▸ Instructions to follow:
Scan the material and copy every line in which "with" appears.

▸ Data:
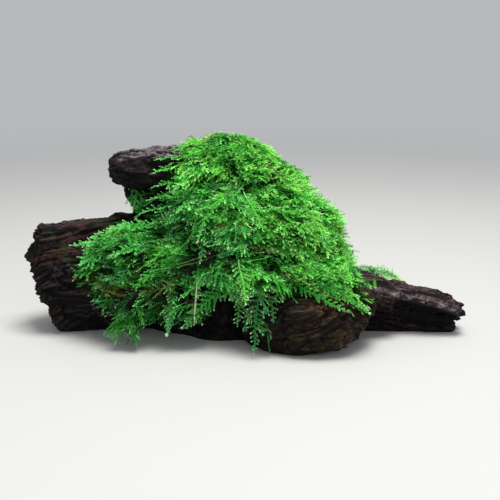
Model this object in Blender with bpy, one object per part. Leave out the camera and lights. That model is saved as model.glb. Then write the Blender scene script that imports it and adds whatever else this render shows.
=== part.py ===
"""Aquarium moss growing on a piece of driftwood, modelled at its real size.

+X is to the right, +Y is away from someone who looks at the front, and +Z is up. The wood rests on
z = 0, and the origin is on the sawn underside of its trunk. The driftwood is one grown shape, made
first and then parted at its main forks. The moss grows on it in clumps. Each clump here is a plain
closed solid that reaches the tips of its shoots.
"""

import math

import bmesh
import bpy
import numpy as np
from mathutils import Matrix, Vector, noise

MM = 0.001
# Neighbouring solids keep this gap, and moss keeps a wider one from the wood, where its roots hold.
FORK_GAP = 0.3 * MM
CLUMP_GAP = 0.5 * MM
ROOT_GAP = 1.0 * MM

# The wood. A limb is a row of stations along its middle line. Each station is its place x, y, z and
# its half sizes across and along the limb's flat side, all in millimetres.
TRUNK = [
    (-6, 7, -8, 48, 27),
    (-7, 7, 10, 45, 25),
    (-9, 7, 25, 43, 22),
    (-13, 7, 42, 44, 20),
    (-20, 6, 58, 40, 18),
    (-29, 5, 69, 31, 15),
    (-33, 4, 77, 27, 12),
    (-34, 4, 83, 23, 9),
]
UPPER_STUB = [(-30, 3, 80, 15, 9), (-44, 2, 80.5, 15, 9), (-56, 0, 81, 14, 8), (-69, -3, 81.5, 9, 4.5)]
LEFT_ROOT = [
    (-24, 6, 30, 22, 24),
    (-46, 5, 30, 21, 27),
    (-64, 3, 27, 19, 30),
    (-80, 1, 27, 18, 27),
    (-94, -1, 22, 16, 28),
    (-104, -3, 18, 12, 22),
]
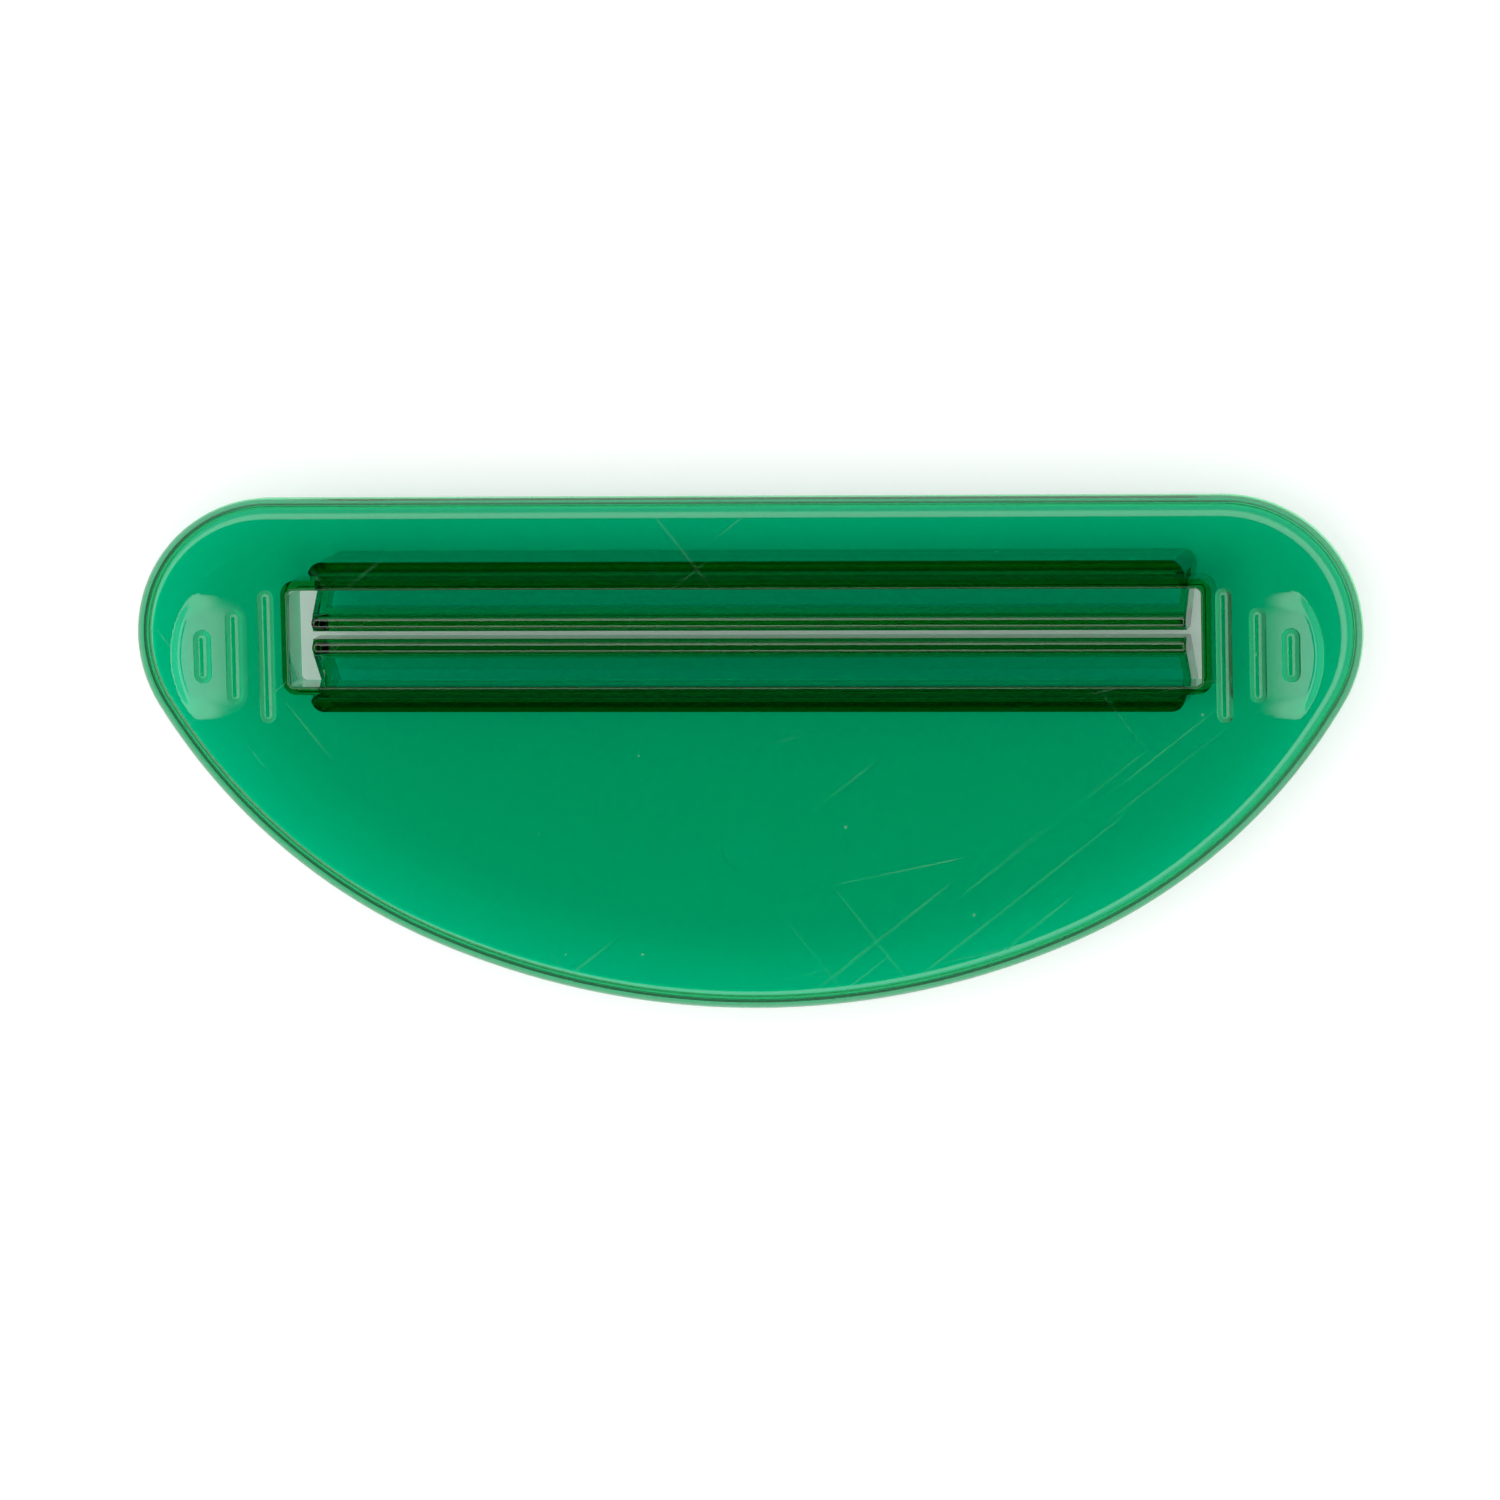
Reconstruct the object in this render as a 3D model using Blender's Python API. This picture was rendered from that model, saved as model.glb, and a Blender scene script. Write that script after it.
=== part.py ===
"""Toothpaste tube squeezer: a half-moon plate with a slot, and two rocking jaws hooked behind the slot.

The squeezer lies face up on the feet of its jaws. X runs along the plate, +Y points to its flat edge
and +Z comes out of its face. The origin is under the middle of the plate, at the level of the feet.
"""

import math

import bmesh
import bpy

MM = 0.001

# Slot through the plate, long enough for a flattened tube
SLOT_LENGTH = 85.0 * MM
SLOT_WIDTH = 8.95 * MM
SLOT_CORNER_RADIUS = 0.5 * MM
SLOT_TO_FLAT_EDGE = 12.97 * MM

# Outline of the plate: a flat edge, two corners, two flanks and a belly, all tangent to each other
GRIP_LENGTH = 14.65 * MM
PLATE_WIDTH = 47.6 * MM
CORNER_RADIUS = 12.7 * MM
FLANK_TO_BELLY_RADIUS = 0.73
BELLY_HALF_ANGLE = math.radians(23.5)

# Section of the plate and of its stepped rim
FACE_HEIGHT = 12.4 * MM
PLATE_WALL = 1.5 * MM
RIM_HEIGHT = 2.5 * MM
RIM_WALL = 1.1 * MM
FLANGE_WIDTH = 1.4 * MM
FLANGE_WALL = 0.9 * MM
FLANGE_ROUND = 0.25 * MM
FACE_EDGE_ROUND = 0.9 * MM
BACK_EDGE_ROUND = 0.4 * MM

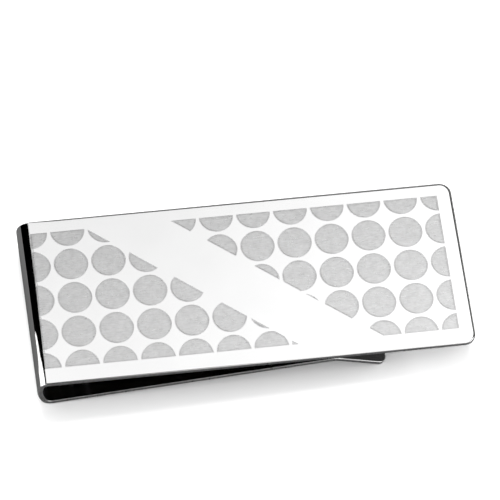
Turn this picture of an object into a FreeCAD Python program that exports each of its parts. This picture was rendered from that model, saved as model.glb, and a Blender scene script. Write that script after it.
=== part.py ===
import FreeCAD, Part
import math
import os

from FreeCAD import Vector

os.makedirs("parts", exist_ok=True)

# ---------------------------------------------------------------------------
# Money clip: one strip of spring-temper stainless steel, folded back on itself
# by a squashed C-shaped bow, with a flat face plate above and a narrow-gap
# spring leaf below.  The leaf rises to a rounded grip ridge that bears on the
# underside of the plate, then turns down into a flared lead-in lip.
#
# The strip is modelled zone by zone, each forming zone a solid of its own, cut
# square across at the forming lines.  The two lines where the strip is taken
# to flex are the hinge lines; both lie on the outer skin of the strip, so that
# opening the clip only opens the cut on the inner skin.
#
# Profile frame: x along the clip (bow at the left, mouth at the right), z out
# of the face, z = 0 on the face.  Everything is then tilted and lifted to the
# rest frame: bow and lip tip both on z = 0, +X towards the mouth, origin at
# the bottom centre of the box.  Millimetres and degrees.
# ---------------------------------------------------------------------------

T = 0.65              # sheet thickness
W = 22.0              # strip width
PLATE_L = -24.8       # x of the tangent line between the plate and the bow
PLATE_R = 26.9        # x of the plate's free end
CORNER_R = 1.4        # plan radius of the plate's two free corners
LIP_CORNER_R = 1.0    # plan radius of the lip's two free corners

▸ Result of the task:
Model this object in Blender with bpy, one object per part. Leave out the camera and lights. That model is saved as model.glb. Then write the Blender scene script that imports it and adds whatever else this render shows.
"""Toothpaste tube squeezer: a half-moon plate with a slot, and two rocking jaws hooked behind the slot.
# by a squashed C-shaped bow, with a flat face plate above and a narrow-gap